On Feb. 2, the restaurant’s Facebook page posted an update saying that the new landlord is looking to increase monthly rent from $4,500 to $6,700.
With nearly 100 years in business, the business has urged all former and current village residents to help the store gain landmark status and preserve the Hildebrandt’s name.
“Even if our current ownership has to release their control, we would like to keep the sign and store open to the public so future generations can enjoy the purity of our store,” the post read.
The post, so far, has been shared more than 300 times and features more than 160 comments from residents sharing memories and expressing their support to help protect the restaurant.
First opened by Henry Hildebrandt in the late 1920s, the restaurant was sold to Alma Steffens in the 1950s. Steffens then sold it to Helen Baum in 1974, and Baum sold it to Alfred and Joanne Strano in 1975.

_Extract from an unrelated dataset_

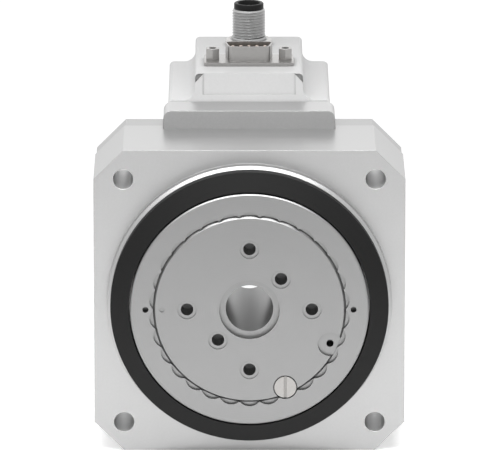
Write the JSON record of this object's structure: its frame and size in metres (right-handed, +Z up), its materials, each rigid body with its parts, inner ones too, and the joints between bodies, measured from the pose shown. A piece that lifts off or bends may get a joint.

The Stranos later sold it to their daughter Susan, who owned and operated it with her husband, Bryan Acosta, from 2007 until her death in 2015. Since then, Acosta has kept the store going with his and Susan’s daughter, Hunter.
Films like “The Book of Henry,” starring Naomi Watts, and, most notably, Martin Scorsese’s “The Irishman” have used the shop’s frozen-in-time interiors to evoke a cozy soda fountain aesthetic.
In 2011, the restaurant was featured on the Food Network program “Diners, Drive-Ins and Dives,” with manager Tom Bauman showing host and chef Guy Fieri a process for making butter pecan ice cream. Former owner Joanne Strano also appeared, making sauce and fried mozzarella with the chef. Fieri praised the location as “timeless.”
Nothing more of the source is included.